Eric, ah, yes...I read that last week or so when you posted it. I talk in this about a very specific problem in publishing, but what you raise is huge too. It is frustrating to see that sort of thing guiding the direction of a profession, because, in the end, it's about personalities and the like. Open access changes that. Starting a journal is not a complex financial undertaking (despite what some comments say after your post, which is part of why I wanted to write this piece). Matt, I love perusing journals on the shelves too. I do it all the time. I'm always surprised to find myself the only one there, but, given what Emily says above, I think that's standard. Online perusal is not the same. Yet, it seems like folks are getting research done very well via databases, so my sense is that a big challenge for the future of open access is the production of databases. Project Muse and the like - you can't just list your journal there. Plus, their whole business is restricting access, so what does it mean to be open access, yet index your journal behind the pay-wall? This stuff is fresh and new. Surely there's something to be done. Depositories are fabulous. They also aren't comprehensive, nor do they lend themselves to interdisciplinary research.

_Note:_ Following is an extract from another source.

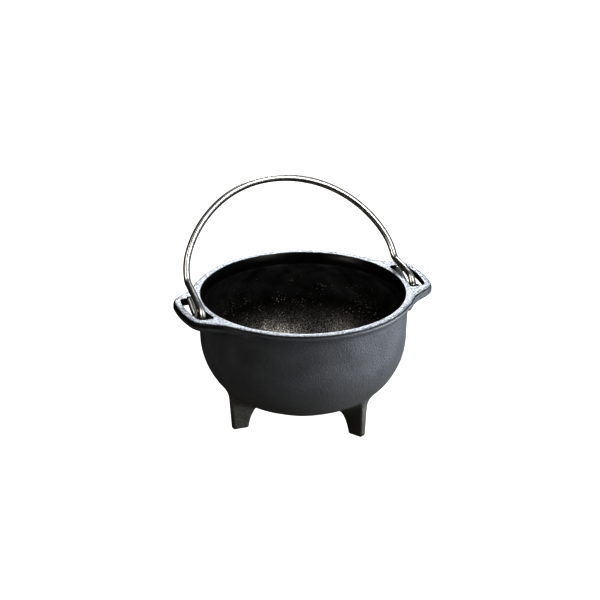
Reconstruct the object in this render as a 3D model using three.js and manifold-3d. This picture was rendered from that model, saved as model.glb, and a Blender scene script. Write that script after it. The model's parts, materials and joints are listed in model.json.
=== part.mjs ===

JDJ, I get that scenario and its a terrible trap, really. Libraries are scraping together whatever arrangements are possible with shrinking budgets, so changing the exchange changes those arrangements and recalibrates all the scraping. For me, that's an unfortunate consequence, rather than a reason to not go open access. I think the imperatives are real, that access matters for many, many reasons, and this sort of concern is just an unfortunate consequence. The move to open access won't happen for all journals, all at once. That means things will be quirky, even difficult, in many cases. But are those quirks and difficulties bigger than contesting the political economy of pay-to-read conditions of scholarly exchange? Going open access is easy. The consequences are what get complicated, but I say we have to face them and deal with them, instead of sticking with the status quo.